Experts believe including more industries in China's carbon trading market will be an effective way toward a more active market.
"Currently, the market includes only the power generation industry. In order to cut emissions, companies in the sector need to either improve efficiency through technology and management or reduce production. Both ways are unlikely to realize as technology advancement takes up a long time for research and development, and sufficient power generation is essential to guarantee energy supply. Therefore, including more industries in the carbon trading market becomes an important way to boost market activity," Wang said.

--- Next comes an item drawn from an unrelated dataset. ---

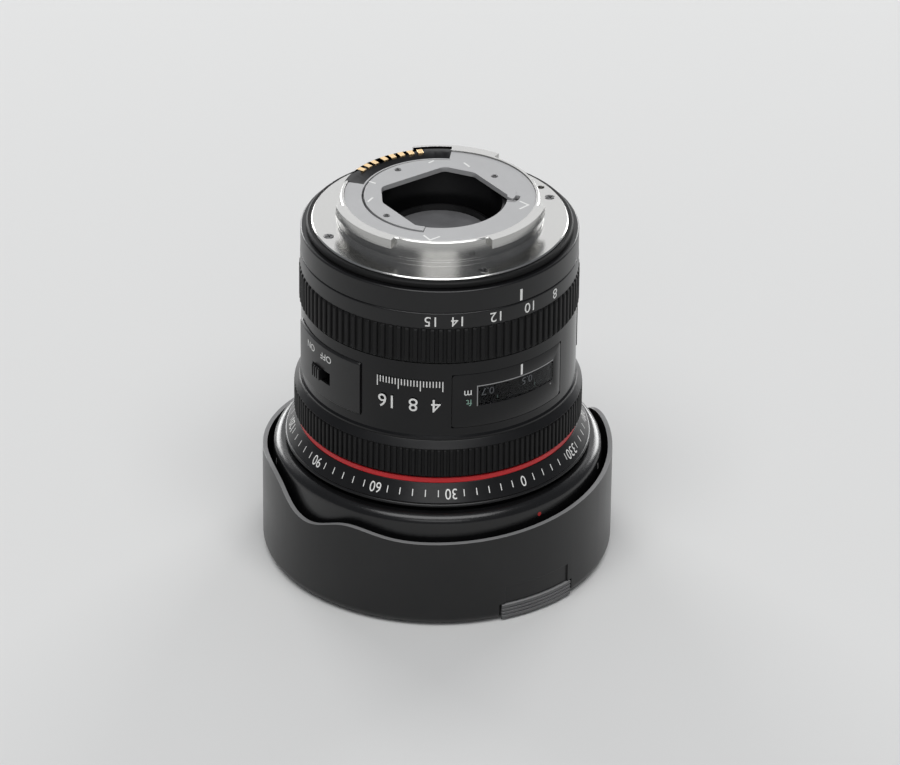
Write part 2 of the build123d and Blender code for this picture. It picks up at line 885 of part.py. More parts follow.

Agreed Lin. "However, it'd help the market if the government encourages State-owned enterprises in the power generation sector to actively participate in the market. Power generation companies constituted the first batch, and going forward there will be more industries taking part in carbon trading activities."
The Ministry of Ecology and Environment said it has crunched the carbon emissions data collected over several years as part of concerted efforts to include more industries in the carbon trading market.
The CEN report noted tasks like data collection, analysis, and estimation of carbon emissions in the power generation industry are relatively easy. But such tasks could prove challenging in other industries. For, industries like steel and chemicals have various types of products with different levels of carbon emissions.
Zhou Dadi, former vice-president of the China Energy Research Society, said at the 12th CKGSB Young Investors' Forum that China is able to and should lead the technology development of decarbonization.
"In terms of decarbonization and zero carbon emission technology, China is currently at the same level compared to Western countries. In terms of system, capital, market of application, innovation, equipment manufacturing and engineering, China has an advantage over those countries.
"China should strive to peak carbon emission and reach carbon neutrality ahead of the timeline given out by the government, and lead the technology and market development in decarbonization and zero carbon emissions."